# Grain For Mashing Advice



## Gout (28/8/03)

Looking at buying some grain on the weekend do any of these overlap and hence not worth buying, (trying to have stock to cover my brewing needs - lagers ales light and dark stout and some wheat beers, so most styles.

CaraPils 3-5EBC Hoepfner
Munich I 12 - 15 EBC Australian(Joe White) / German(Hoepfner)
Vienna 6-12EBC Hoepfner
Carafa Special I, 800-900EBC	Weyermann
CaraAroma 300-400EBC Weyermann
Cara Malt (crystal) 40-60 Joe White
Melanoidin ~40EBC Hoepfner
CaraAmber 60-80EBC Weyermann
Roast Malt 1200-1500EBC Joe White


I have already
Pils
Ale
Munich
CarraMunich 1
carraMunich 2
Choc
roasted Baley
wheat
flaked Barley


Any additional or anything i should leave out would be great help


----------



## Linz (28/8/03)

This response unashamedly ripped from the craftbrewers forum page. Mr Alan McKay responed, as follows,to Bens question above;


Wow, that's a hell of a selection with what you already have!

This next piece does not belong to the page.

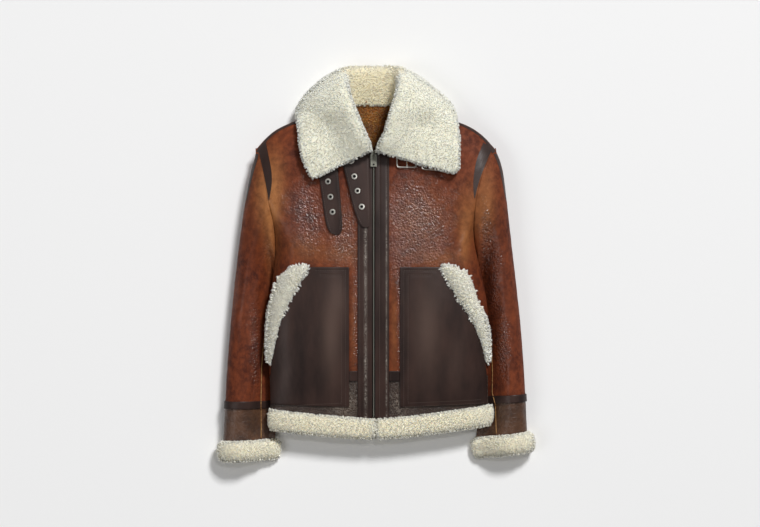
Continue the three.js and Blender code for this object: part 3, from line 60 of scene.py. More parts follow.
def add_node(tree, kind, sockets=None, **settings):
    """A node with its settings, values and links. A node as a value is linked by its first live output."""
    node = tree.nodes.new(kind)
    for name, value in settings.items():
        setattr(node, name, value)
    for name, value in (sockets or {}).items():
        if isinstance(value, bpy.types.Node):
            value = next(output for output in value.outputs if output.enabled)
        if isinstance(value, bpy.types.NodeSocket):
            tree.links.new(value, node.inputs[name])
        else:
            node.inputs[name].default_value = value
    return node


def new_material(name):
    """An empty node material and its tree."""
    material = bpy.data.materials.new(name)
    material.use_nodes = True
    material.node_tree.nodes.clear()
    return material, material.node_tree


def finish_material(tree, shader):
    add_node(tree, "ShaderNodeOutputMaterial", {"Surface": shader})


def per_metre(size_mm):
    """A texture's scale for features of this size."""
    return 1 / (size_mm * MM)


def object_from(name, form):
    """A new object from a bmesh."""
    mesh = bpy.data.meshes.new(name)
    form.to_mesh(mesh)
    form.free()
    piece = bpy.data.objects.new(name, mesh)
    bpy.context.scene.collection.objects.link(piece)
    return piece


def painted_floor():
    material, tree = new_material("painted floor")
    place = add_node(tree, "ShaderNodeTexCoord")
    roller = add_node(
        tree,
        "ShaderNodeTexNoise",
        {"Vector": place.outputs["Object"], "Scale": per_metre(6), "Detail": 2.0},
    )
    relief = add_node(tree, "ShaderNodeBump", {"Height": roller, "Strength": 0.1, "Distance": 0.05 * MM})
    paint = add_node(
        tree,
        "ShaderNodeBsdfPrincipled",
        {"Base Color": to_linear(FLOOR_COLOUR), "Roughness": 0.95, "Normal": relief},
    )
    paint.inputs["Specular IOR Level"].default_value = 0.1
    finish_material(tree, paint)
    return material


form = bmesh.new()
bmesh.ops.create_grid(form, x_segments=8, y_segments=8, size=FLOOR_HALF)
floor = object_from("floor", form)
floor.data.materials.append(painted_floor())

LAMPS = (
    {"name": "key", "at": (5.1, 9.0, 10.6), "size": 2.9, "power": 1900.0},
    {"name": "fill", "at": (-3.6, -1.2, 4.4), "size": 2.6, "power": 55.0},
    {"name": "glint", "at": (0.9, 0.9, 4.6), "size": 0.35, "power": 22.0},
)
for lamp in LAMPS:
    light = bpy.data.lights.new(lamp["name"], "AREA")
    light.size = lamp["size"]
    light.energy = lamp["power"]
    holder = bpy.data.objects.new(lamp["name"], light)
    holder.location = lamp["at"]
    holder.rotation_euler = (-Vector(lamp["at"])).to_track_quat("-Z", "Y").to_euler()
    bpy.context.scene.collection.objects.link(holder)

WORLD_LIGHT = 0.16
world = bpy.data.worlds.new("studio")
world.use_nodes = True
world.node_tree.nodes["Background"].inputs["Color"].default_value = to_linear("#ffffff")
world.node_tree.nodes["Background"].inputs["Strength"].default_value = WORLD_LIGHT
bpy.context.scene.world = world
bpy.context.scene.view_settings.view_transform = "Standard"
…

I won't buy chocolate anymore now that I have discovered Carafa Special I.
And I'd use Carafa Special III instead of roast malt, too.
I'm not familiar with CaraMunich1/2 or CaraAmber, but I'd be willing
to bet there are some very subtle differences there which you may
not need.

Munich and Vienna are very similar. Not overlapped, but very similar.
Munich is slightly darker/maltier. Very slightly (unless you are
talking Dark Munich)

> Also what kind of qty do people normally hold? Eg say 5Kg of pils grain, but
> I wouldn't need that much crystal. What type of ratio do you guess at?

This is really preference. I keep 10's of kgs of Pils, Munich/Vienna
and Dark Munich. All make great base malts. I keep lots of malted
wheat around as well since I like to make wheat beers. Carafa and 
Carafoam/Carapils relatively little of. Though I have lots now since
I got a good price on a whole sack (then sold off a fair bit to friends)
I do not make British beers so I keep no Crystal at all. I keep a bit
of Biscuit which is probably similar to CaraAroma but I'm not sure on that.

I really like oats in my beer and have been using rolled oats, and
recently picked up a sack of malted oats to try out. It is generally
used for head so overlaps carapils/carafoam and rolled oats. I have
not yet been brave enough to try a beer with a large percentage of
malted oats ;-) Would like to try malted rye, too.

Only other thing I can think of is maybe some rice hulls for doing
high-percentage wheat, and other sticky mashes.

BTW, all this assumes you like to brew a variety of beers. I just
came off a 3 or 4 year stint brewing essentially the same beer so
only really needed 2 or 3 malts. Like I said, it's all a matter
of personal preference.


----------



## Gout (29/8/03)

anyone able to help me with what Melanoidin ~40EBC Hoepfner is and what its good for?

I oredered in the end

CaraPils 3-5EBC 1Kg Hoepfner
Munich I 12 - 15 EBC 5Kg Australian(Joe White) / German
Vienna 6-12EBC 2Kg Hoepfner
Carafa Special I, 800-900EBC	1Kg Weyermann
CaraAroma 300-400EBC 1Kg Weyermann
Cara Malt (crystal) 40-60 1Kg Joe White
CaraAmber 60-80EBC 1Kg Weyermann
Roast Malt 1200-1500EBC 1Kg Joe White


but if needed i will pick up so extra's just need to get my grain crusher going


----------